Three years ago I drove my sales rep crazy looking for something to help me, and he referred me to an accessory shop that the dealer uses. They had stopped carrying one that mounted in the tailgate as they had so much trouble with breakage, and showed me a ladder that mounted to the inside of the tailgate and folds out and down to the ground. I recently noticed one of GRIT’s advertisers selling one that mounts into the hitch receiver and runs parallel to the bumper.
Life is much easier now that I don’t have to do broad jumps. The ladder did create another small problem, well two. If you drive down the road with your tailgate down, nice people are yelling at you at stop lights that you are about to loose something out of the back of your truck. The second problem is when you get a load of bagged goods, the loaders are trying to move the ladder out of the way.

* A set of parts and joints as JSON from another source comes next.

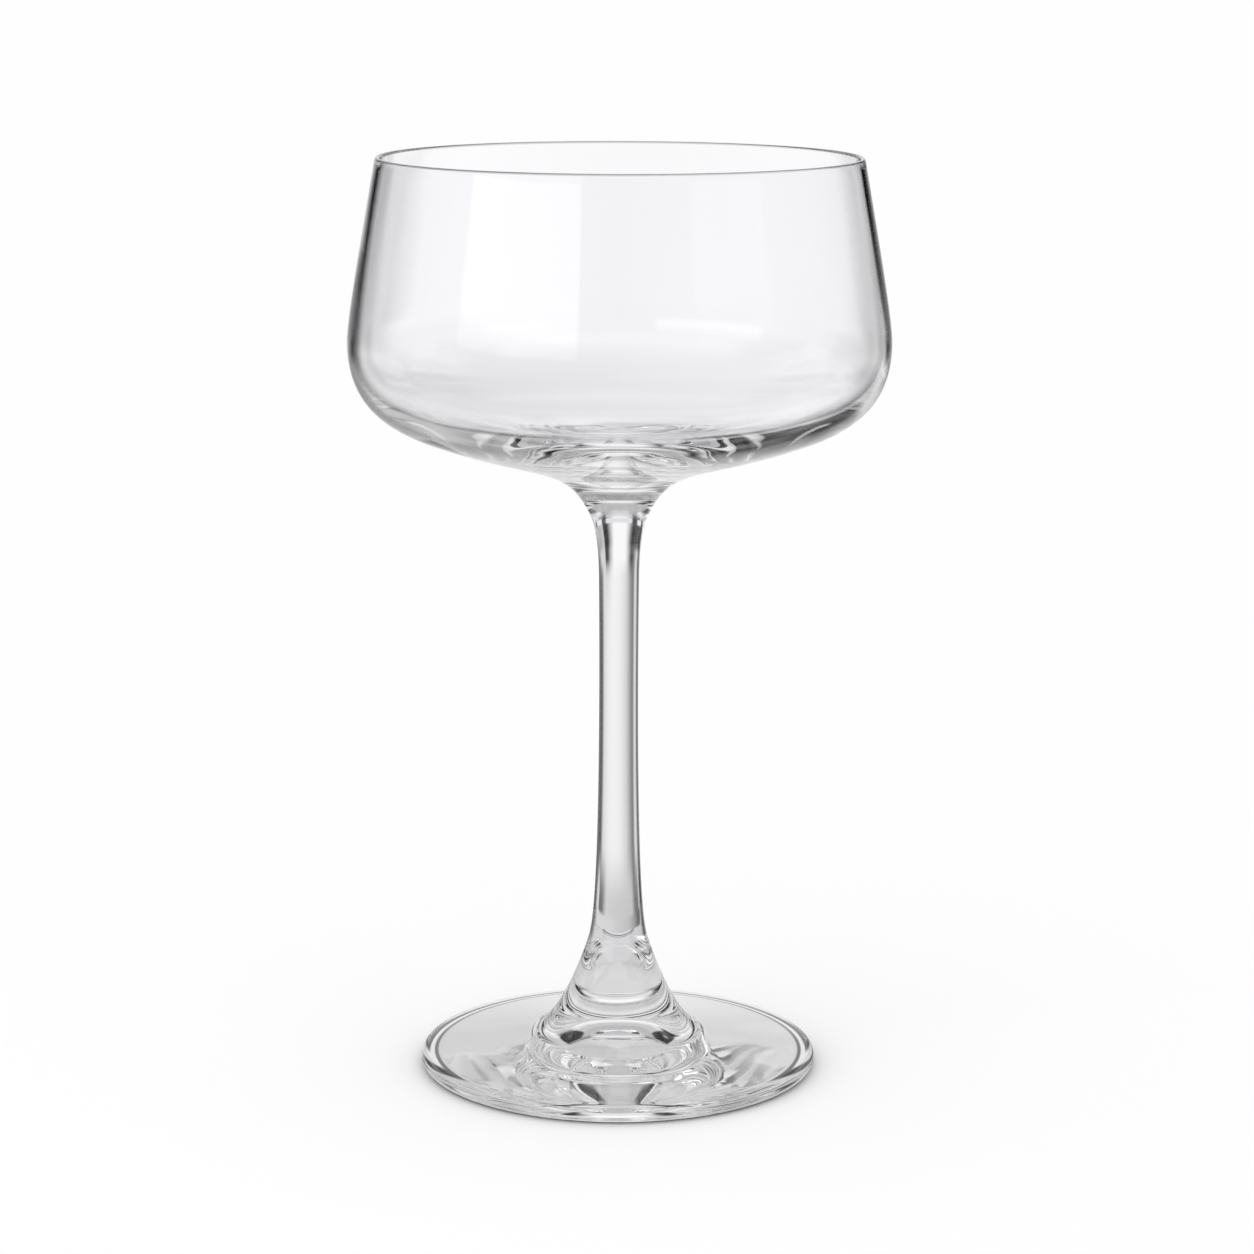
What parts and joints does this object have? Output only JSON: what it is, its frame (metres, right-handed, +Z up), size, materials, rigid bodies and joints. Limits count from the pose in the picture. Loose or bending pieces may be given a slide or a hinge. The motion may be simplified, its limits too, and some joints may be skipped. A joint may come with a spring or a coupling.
{
  "type": "coupe glass",
  "caption": "Clear glass coupe: a wide shallow bowl with leaning sides and a rounded base, on a slim drawn stem with a round foot.",
  "frame": {"origin": "centre of the ring that the foot stands on, at the level of the table", "axes": "+Z up the axis of the glass, from the foot to the rim; +X and +Y are alike, because the glass is a solid of revolution"},
  "size_m": [0.099, 0.099, 0.17],
  "materials": {
    "clear_glass": "polished"
  },
  "bodies": {
    "root": {"bowl": "clear_glass", "stem": "clear_glass", "foot": "clear_glass"}
  },
  "joints": []
}
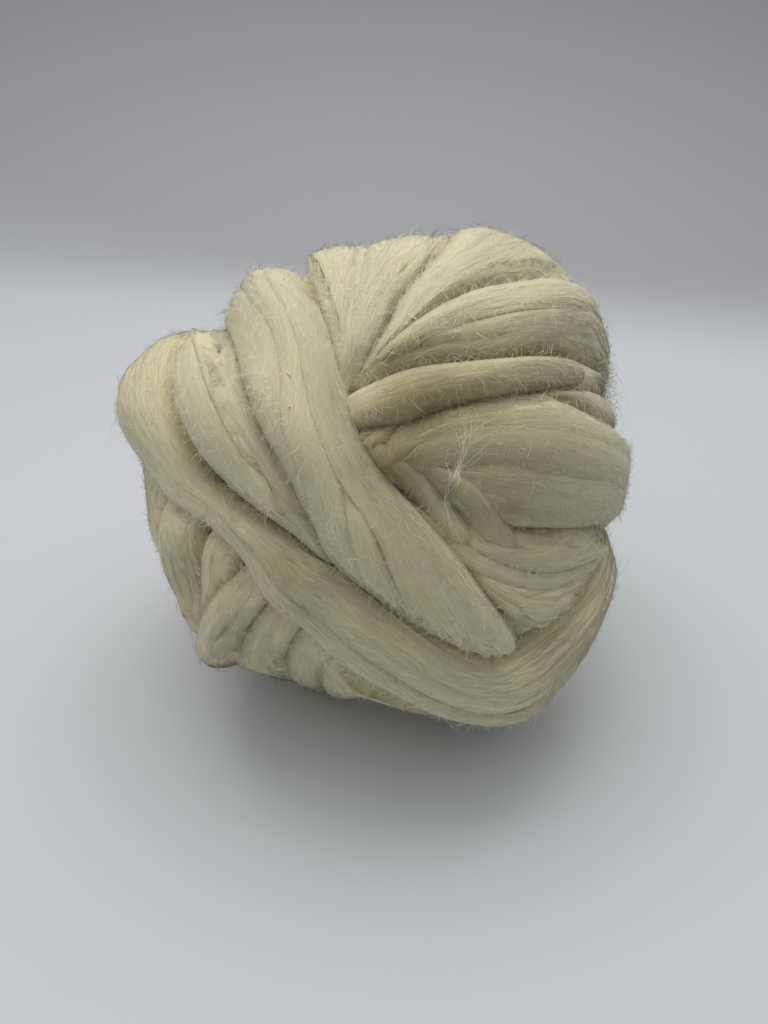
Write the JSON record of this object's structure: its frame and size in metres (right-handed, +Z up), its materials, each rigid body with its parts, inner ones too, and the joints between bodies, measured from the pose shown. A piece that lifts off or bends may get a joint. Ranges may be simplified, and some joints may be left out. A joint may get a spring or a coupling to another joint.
{
  "type": "ball of wool combed top",
  "caption": "Hand-wound ball of a thick untwisted strand of combed wool, with broad overlapping turns and a small hollow where they cross.",
  "frame": {"origin": "under the middle of the ball, on the surface that it rests on", "axes": "+Z up, -Y toward the side where the turns cross, +X to the right as that side is seen"},
  "size_m": [0.161, 0.1612, 0.1458],
  "materials": {
    "wool": "matt, soft and slightly fuzzy, undyed cream"
  },
  "bodies": {
    "root": {"wool_ball": "wool"}
  },
  "joints": []
}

Blackie checking out things.
On the hooligan front, I have a problem with Patches breaking jail again. She’s the one who constantly tests the fence to see if it is working. She has it figured out just how close she can get once she gets the vibration warning before getting shocked. I tied her up while changing batteries in her collar. I check it after replacing the battery and it still didn’t work. My attention turned to the connections as they are the first area of problems with an underground fence. One connection at the bottom of the property was in standing water. I cut a section out and redid the connection with an exterior wire nut, and it still didn’t work. When I first installed the fence, the wire was a small multi-stranded wire that corroded easily and was easily broken by critters such as the groundhog living in the nearby dry creek. I replaced a problem section hit by lightening and chewed by the groundhog with a newer solid strand wire, and it looks like it may be time to replace the rest. Going through the zoysia in the front yard will be a chore as the old wire will need to come up before the new goes in. If the new fence is near an old section, it cancels out the radio signal to the collars. Pulling up the rest down the property line between Mom’s house and mine should be easy with all the rain we had. Down in the lower forty, I’ll just dig a trench with my middle buster a few feet in.
We’ve been getting a lot of rain. Even 0.24 inches just sits on top of the saturated ground. Last summer 0.24 inches of rain would have quickly soaked in, and the ground would still be cracked. I might need to stock the garden with catfish this year.